What a sovereign subsurface archive actually looks like
Take one concrete example. The Texas Railroad Commission, the state oil-and-gas regulator, holds a well-log archive that is public and enormous: on the order of 136,771 scanned TIF images and 7,781 LAS files that anyone can request. These are not a private operator's internal dataset. They are a sovereign, publicly held record, curated and released by a government body, and their governance follows from that. The regulator decides the terms of access, the format of release, and the constraints on redistribution, and a project that wants to interpret them at scale inherits those terms whether it likes them or not.
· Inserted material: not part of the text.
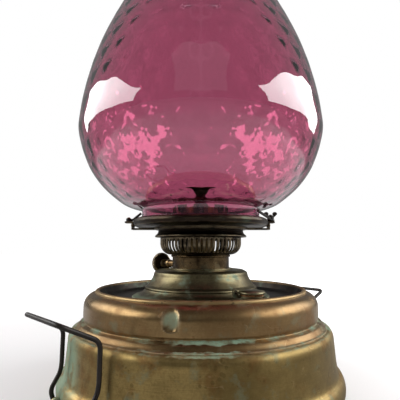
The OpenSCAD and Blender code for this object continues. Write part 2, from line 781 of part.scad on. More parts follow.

The composition matters as much as the count. The bulk of the archive, the 136,771 TIF files, is raster: pixels of a scanned strip-log, not machine-readable measurements. Only the smaller 7,781 LAS set is already digital curve data. That skew is the reason automated raster interpretation exists as a discipline, and it is also why the archive is so large in bytes: images are heavy. Moving a corpus of that size across a border is not a trivial upload, and where a residency rule forbids the move outright, it is not an upload at all.
Sovereignty is a serving constraint, not a storage footnote
Data sovereignty is the principle that data is subject to the laws of the jurisdiction where it is collected or held. Data residency is its operational edge: the requirement that specific data physically remain within, or not leave, a defined territory. The legal literature has mapped these regimes carefully. Chander and Le catalogue the rise of data-localisation rules and the national-security and regulatory logic behind them [2]. Bygrave sets out the cross-border transfer restrictions that decide when regulated data may move between jurisdictions and when it may not [3]. Hoeren frames how those localisation and residency rules bear directly on where a regulated dataset may be processed, not only where it may be stored [1].
The word "processed" is the one that reaches the model. If a rule says the data may not leave a territory, then any computation over that data must occur inside the territory. Inference is computation over the data. So the residency rule on a national subsurface archive is, in effect, a rule about where the interpretation model may run. It is not a preference expressed by a cautious compliance team. It is a boundary condition on the system architecture, fixed before the first training run.
The exhibit above makes the coupling legible. On the left is the sovereign archive drawn to scale, the 136,771 TIF rasters and the 7,781 LAS files. Drag the lever to set how much of that corpus a deployment must actually read in place, and the right-hand map of serving loci responds: as the required share rises from an open sample toward the whole archive, the legally reachable loci collapse from cross-border cloud, through in-region cloud, down to in-jurisdiction hosting and finally on-premises, air-gapped serving. The archive counts, the cloud GPU economics, the build footprint, and the market figure on the canvas are sourced from the engagement record; the per-locus residency ceilings are an illustrative governance model and are flagged as such, because the exact ceiling for any given archive is a legal question, not a number we measured. The shape of the argument, though, is the sourced part: the more of a sovereign archive you must ingest, the closer to it the model must run.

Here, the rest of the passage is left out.